**Raw data**
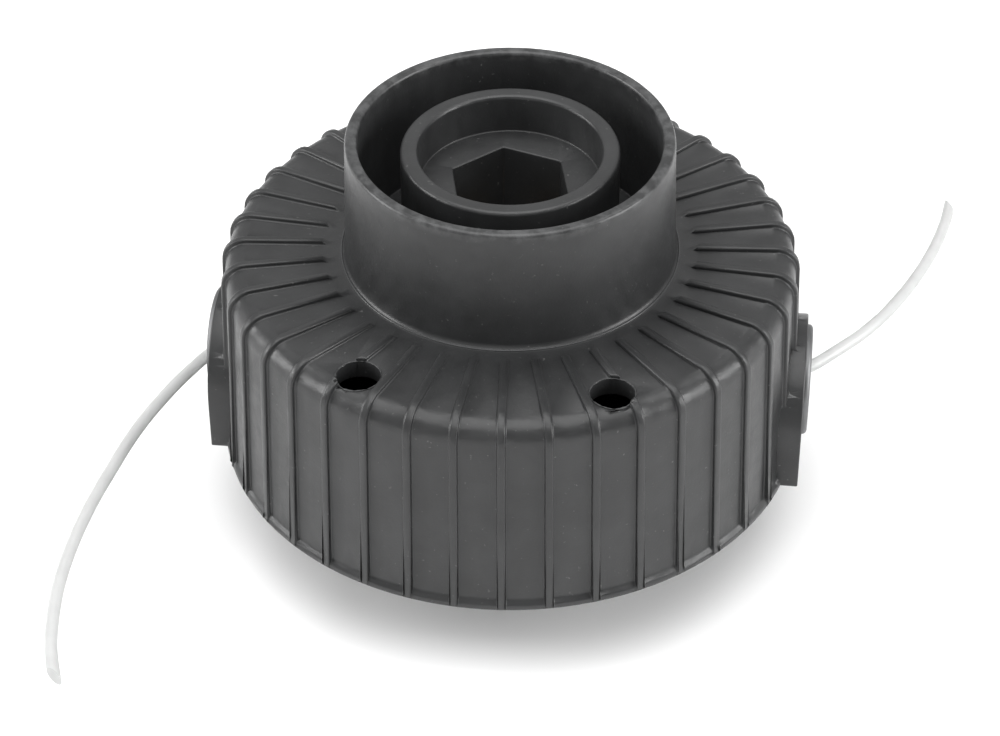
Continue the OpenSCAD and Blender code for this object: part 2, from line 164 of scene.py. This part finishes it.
def line_tube(name, path, radius, sides, cut):
    """Tube along a level path: at each point a circle across the path's direction.

    Near the end each point slips back along the path by the cut's slope across the tube, times
    the square of how far it is into the last stretch, so that the end is cut aslant.
    """
    along = np.gradient(path, axis=0)
    along /= np.linalg.norm(along, axis=1, keepdims=True)
    across = np.stack([-along[:, 1], along[:, 0], np.zeros(len(path))], -1)
    angle = 2 * np.pi * np.arange(sides) / sides
    ring = across[:, None, :] * np.cos(angle)[None, :, None] * radius
    ring[..., 2] += np.sin(angle)[None, :] * radius
    points = path[:, None, :] + ring
    lean = radius * math.tan(cut) * (1 - np.cos(angle + CUT_TURN))
    run = np.append(0, np.linalg.norm(np.diff(path, axis=0), axis=1).cumsum())
    into = np.clip(1 - (run[-1] - run) / (CUT_STRETCH * radius), 0, 1) ** 2
    points -= along[:, None, :] * (into[:, None] * lean[None, :])[..., None]
    n = len(path)
    first = np.arange(sides)
    tube = make_piece(name, points, grid_faces(n, sides), [first[::-1], first + (n - 1) * sides])
    tube.data.set_sharp_from_angle(angle=math.radians(40))
    return tube


def at_boss(place):
    """Whether a place lies within the arched outline of an eyelet boss."""
    over_leg = max(0.0, place.z - BOSS_ARCH_Z)
    return abs(place.x) > 42.5 * MM and math.hypot(place.y, over_leg) < BOSS_R


def softened(name, node, radius, angle):
    """Copy of a CAD node with whole faces, and edges rounded by the radius as a mould leaves them.

    Edges sharper than the angle are rounded. The corner round the foot of each eyelet boss stays
    crisp.
    """
    shape = bmesh.new()
    shape.from_mesh(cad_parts[node].data)
    bmesh.ops.remove_doubles(shape, verts=shape.verts, dist=MERGE_DISTANCE)
    bmesh.ops.dissolve_limit(shape, angle_limit=FLAT_ANGLE, verts=shape.verts, edges=shape.edges)
    bmesh.ops.triangulate(shape, faces=[f for f in shape.faces if len(f.verts) > 4])
    for face in shape.faces:
        face.smooth = True
    weight = shape.edges.layers.float.new("bevel_weight_edge")
    for edge in shape.edges:
        turn = edge.calc_face_angle_signed(0.0)
        foot = turn < -angle and all(at_boss(corner.co) for corner in edge.verts)
        edge[weight] = 1.0 if abs(turn) > angle and not foot else 0.0
        edge.smooth = not foot
    mesh = bpy.data.meshes.new(name)
    shape.to_mesh(mesh)
    shape.free()
    piece = bpy.data.objects.new(name, mesh)
    bpy.context.scene.collection.objects.link(piece)
    bevel = piece.modifiers.new("mould radius", "BEVEL")
    bevel.width = radius
    bevel.segments = 3
    bevel.limit_method = "WEIGHT"
    bevel.use_clamp_overlap = False
    bevel.harden_normals = True
    bevel.miter_outer = "MITER_ARC"
    return piece


def shoulder_height(r):
    """Height of the cup's outside at radius r: the flat shoulder, then the quarter round down to the wall."""
    over = np.clip(r - ROUND_START_R, 0, SHOULDER_R)
    return SHOULDER_Z - SHOULDER_R + np.sqrt(SHOULDER_R ** 2 - over ** 2)


def vent_burrs(name, hole_r, thickness):
    """Ragged raised edge round each hole.

    A thin tube on the circle where the hole meets the shoulder, whose thickness and height waver
    as a sum of sines.
    """
    u = 2 * np.pi * np.arange(120) / 120
    v = 2 * np.pi * np.arange(8) / 8
    rings = []
    for number, turn in enumerate(VENT_ANGLES):
        waver = (0.6 + 0.25 * np.sin(5 * u + number) + 0.2 * np.sin(11 * u + 2.1 * number)
                 + 0.15 * np.sin(23 * u))
        thick = thickness * np.clip(waver, 0.15, None)
        ring = hole_r + 0.2 * thickness + thick[:, None] * np.cos(v)[None, :]
        x = VENT_R + ring * np.cos(u)[:, None]
        y = ring * np.sin(u)[:, None]
        base = shoulder_height(np.hypot(x, y)) + thick[:, None] * (0.9 * np.sin(v)[None, :])
        cos, sin = np.cos(turn), np.sin(turn)
        rings.append(np.stack([x * cos - y * sin, x * sin + y * cos, base], -1))
    points = np.array(rings)
    one = grid_faces(121, 8)[:, ::-1] % (120 * 8)
    quads = np.vstack([one + k * 120 * 8 for k in range(len(rings))])
    return make_piece(name, points, quads)


def foot_line(name, radius, thickness):
    """Bead round the collar's foot, given a lighter colour as a painted highlight.

    A thin tube on a circle, whose thickness wavers as a sum of sines.
    """
    u = 2 * np.pi * np.arange(360) / 360
    v = 2 * np.pi * np.arange(10) / 10
    thick = thickness * (0.85 + 0.1 * np.sin(7 * u) + 0.08 * np.sin(17 * u + 1))
    ring = radius + thick[:, None] * np.cos(v)[None, :]
    height = FOOT_LINE_Z + thick[:, None] * np.sin(v)[None, :]
    points = np.stack([ring * np.cos(u)[:, None], ring * np.sin(u)[:, None], height], -1)
    return make_piece(name, points, grid_faces(361, 10)[:, ::-1] % (360 * 10))


def coil_spring(name, low, high, radius, wire, coils):
    """Compression spring: a circle of the wire's radius on a helix that climbs from low to high."""
    turn = np.linspace(0, 2 * np.pi * coils, 48 * coils + 1)[:, None]
    v = (-2 * np.pi * np.arange(14) / 14)[None, :]
    ring = radius + wire * np.cos(v)
    centre = low + wire + (high - low - 2 * wire) * turn / turn[-1, 0]
    points = np.stack([ring * np.cos(turn), ring * np.sin(turn), centre + wire * np.sin(v)], -1)
    first = np.arange(14)
    quads = grid_faces(len(turn), 14)
    return make_piece(name, points, quads, [first[::-1], first + (len(turn) - 1) * 14])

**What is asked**
Print from the first line through the line that contains "the path's direction.", please, including both, and leave out every line outside that stretch.

**Task answer**
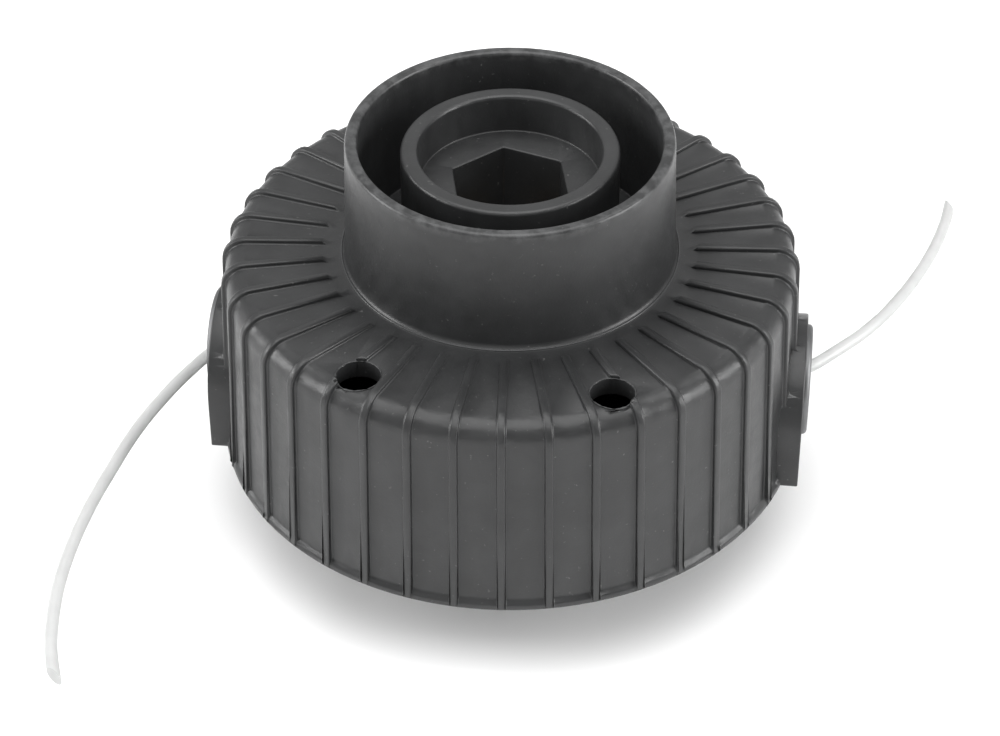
Continue the OpenSCAD and Blender code for this object: part 2, from line 164 of scene.py. This part finishes it.
def line_tube(name, path, radius, sides, cut):
    """Tube along a level path: at each point a circle across the path's direction.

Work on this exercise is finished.